* **Task description**: Say how many lines include "Blender", with no words around the number.

* **Data rows**:
···

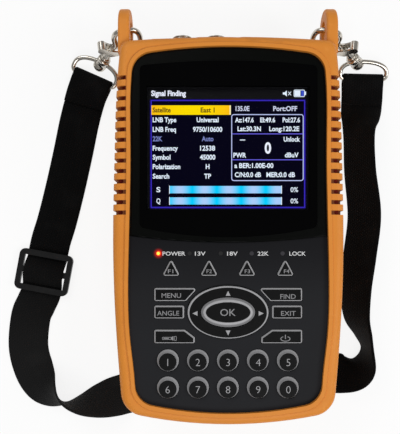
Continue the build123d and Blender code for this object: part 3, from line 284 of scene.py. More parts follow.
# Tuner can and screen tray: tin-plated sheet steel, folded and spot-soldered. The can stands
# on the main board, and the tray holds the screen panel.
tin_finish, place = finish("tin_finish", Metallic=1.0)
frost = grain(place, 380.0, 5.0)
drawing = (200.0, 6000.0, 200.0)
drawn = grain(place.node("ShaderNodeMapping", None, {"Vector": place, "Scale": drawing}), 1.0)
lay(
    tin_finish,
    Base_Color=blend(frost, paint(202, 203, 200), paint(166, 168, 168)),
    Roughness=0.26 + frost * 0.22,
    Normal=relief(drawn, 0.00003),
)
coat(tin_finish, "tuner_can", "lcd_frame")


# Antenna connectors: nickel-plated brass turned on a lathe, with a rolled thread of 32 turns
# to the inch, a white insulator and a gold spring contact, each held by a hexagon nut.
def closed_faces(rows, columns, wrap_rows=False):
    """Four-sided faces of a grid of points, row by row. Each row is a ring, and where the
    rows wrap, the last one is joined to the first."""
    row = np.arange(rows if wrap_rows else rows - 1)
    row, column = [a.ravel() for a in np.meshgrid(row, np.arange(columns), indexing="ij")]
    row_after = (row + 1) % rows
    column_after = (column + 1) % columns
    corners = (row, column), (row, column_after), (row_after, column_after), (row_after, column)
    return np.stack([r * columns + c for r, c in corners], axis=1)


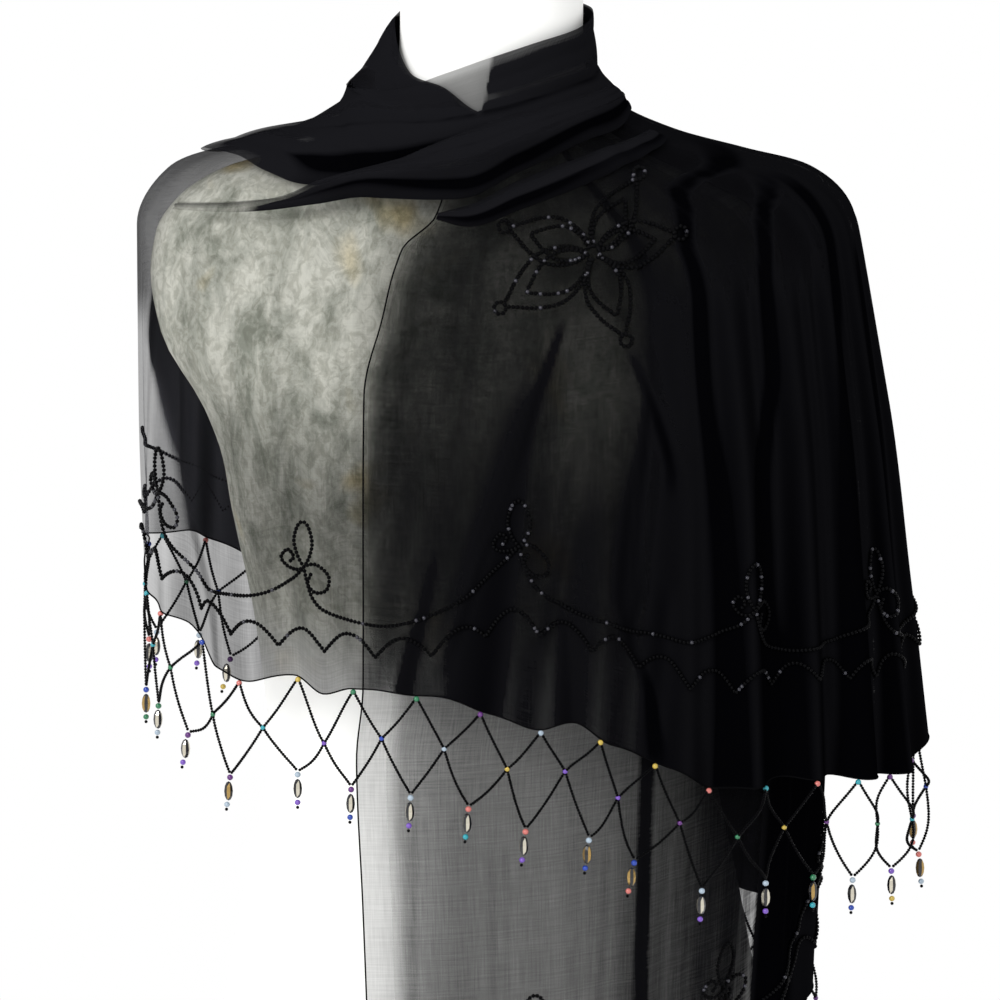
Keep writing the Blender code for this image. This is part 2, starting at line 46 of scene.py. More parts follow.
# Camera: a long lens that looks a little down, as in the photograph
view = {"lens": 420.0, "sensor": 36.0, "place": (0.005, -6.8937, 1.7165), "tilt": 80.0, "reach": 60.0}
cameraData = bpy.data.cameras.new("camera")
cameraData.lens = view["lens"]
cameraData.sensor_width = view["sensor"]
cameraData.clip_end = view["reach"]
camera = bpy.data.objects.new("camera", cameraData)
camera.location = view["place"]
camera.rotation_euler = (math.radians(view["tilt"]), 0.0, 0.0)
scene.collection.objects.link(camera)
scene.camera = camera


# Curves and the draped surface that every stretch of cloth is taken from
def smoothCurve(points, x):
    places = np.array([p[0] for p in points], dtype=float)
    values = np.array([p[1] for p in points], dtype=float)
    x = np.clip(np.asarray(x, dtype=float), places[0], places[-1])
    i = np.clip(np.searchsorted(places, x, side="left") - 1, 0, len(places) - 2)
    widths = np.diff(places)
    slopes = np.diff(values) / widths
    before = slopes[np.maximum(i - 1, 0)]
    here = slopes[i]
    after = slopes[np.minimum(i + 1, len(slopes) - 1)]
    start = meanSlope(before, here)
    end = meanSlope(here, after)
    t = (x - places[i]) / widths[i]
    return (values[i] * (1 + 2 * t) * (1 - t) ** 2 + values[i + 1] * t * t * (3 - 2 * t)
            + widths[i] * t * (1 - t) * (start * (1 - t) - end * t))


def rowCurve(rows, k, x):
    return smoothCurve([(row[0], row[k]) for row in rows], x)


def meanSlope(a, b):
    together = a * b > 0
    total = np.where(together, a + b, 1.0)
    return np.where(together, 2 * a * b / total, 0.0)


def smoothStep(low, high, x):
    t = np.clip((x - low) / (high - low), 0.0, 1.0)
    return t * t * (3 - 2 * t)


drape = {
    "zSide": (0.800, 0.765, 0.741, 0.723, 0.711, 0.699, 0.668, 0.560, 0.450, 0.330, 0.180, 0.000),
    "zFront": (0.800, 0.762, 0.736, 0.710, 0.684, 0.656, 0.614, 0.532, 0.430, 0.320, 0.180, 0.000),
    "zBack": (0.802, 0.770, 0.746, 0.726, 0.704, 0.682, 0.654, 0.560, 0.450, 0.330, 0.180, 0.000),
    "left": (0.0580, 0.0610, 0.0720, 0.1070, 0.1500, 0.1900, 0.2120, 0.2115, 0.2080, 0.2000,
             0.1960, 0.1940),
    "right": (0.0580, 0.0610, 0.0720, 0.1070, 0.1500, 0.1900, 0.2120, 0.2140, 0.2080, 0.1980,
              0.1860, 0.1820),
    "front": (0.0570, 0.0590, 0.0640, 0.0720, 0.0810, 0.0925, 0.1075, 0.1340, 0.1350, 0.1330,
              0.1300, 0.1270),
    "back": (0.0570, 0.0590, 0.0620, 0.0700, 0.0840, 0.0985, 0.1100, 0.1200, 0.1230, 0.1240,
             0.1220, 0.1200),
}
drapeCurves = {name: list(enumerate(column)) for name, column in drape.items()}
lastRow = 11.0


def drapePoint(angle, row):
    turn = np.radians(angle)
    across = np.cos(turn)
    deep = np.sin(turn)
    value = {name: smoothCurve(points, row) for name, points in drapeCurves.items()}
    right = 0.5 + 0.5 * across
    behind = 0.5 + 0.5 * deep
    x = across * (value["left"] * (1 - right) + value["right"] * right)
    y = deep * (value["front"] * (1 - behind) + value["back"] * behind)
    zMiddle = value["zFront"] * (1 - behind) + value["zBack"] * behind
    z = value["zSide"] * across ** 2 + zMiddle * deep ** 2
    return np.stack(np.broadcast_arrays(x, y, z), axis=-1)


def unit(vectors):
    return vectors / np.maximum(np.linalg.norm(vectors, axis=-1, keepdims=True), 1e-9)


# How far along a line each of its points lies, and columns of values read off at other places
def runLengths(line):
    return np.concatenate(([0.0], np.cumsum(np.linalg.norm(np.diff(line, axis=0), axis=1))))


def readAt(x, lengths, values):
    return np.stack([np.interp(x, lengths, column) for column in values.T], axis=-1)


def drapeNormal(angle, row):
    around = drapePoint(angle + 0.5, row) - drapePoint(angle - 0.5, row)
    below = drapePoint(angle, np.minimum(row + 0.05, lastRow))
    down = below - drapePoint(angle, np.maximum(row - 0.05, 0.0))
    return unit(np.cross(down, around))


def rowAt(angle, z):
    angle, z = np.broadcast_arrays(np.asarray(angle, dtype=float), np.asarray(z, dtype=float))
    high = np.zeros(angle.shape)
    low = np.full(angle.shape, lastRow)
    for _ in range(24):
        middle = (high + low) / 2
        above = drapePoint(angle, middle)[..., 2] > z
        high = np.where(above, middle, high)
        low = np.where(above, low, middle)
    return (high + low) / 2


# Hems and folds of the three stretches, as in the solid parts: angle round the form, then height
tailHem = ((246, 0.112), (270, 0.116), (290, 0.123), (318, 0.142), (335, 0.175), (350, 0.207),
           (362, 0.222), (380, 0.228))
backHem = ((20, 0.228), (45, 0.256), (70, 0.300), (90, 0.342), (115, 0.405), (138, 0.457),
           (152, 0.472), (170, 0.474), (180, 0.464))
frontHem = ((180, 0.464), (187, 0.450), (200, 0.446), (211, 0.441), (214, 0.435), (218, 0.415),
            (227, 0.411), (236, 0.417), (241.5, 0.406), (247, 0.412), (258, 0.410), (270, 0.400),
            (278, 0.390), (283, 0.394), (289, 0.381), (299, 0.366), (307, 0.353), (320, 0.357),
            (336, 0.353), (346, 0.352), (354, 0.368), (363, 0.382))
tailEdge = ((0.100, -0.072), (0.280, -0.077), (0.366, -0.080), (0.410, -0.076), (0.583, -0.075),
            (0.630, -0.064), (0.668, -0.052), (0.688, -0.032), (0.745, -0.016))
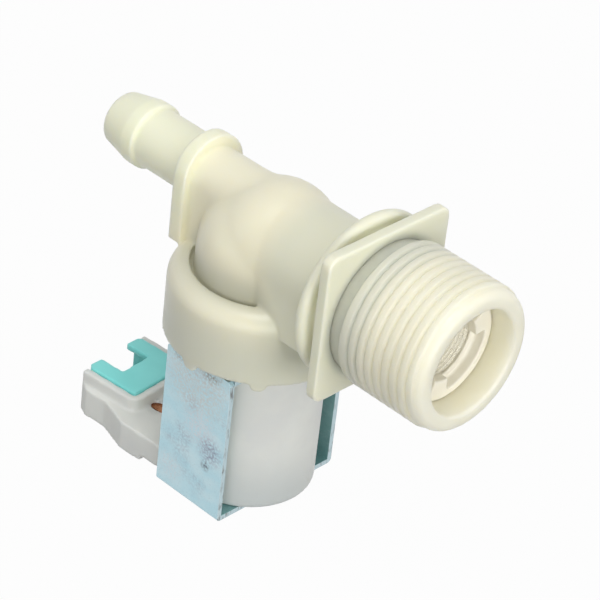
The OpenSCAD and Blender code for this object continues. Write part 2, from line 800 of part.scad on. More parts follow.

···

* **Solved problem**: 3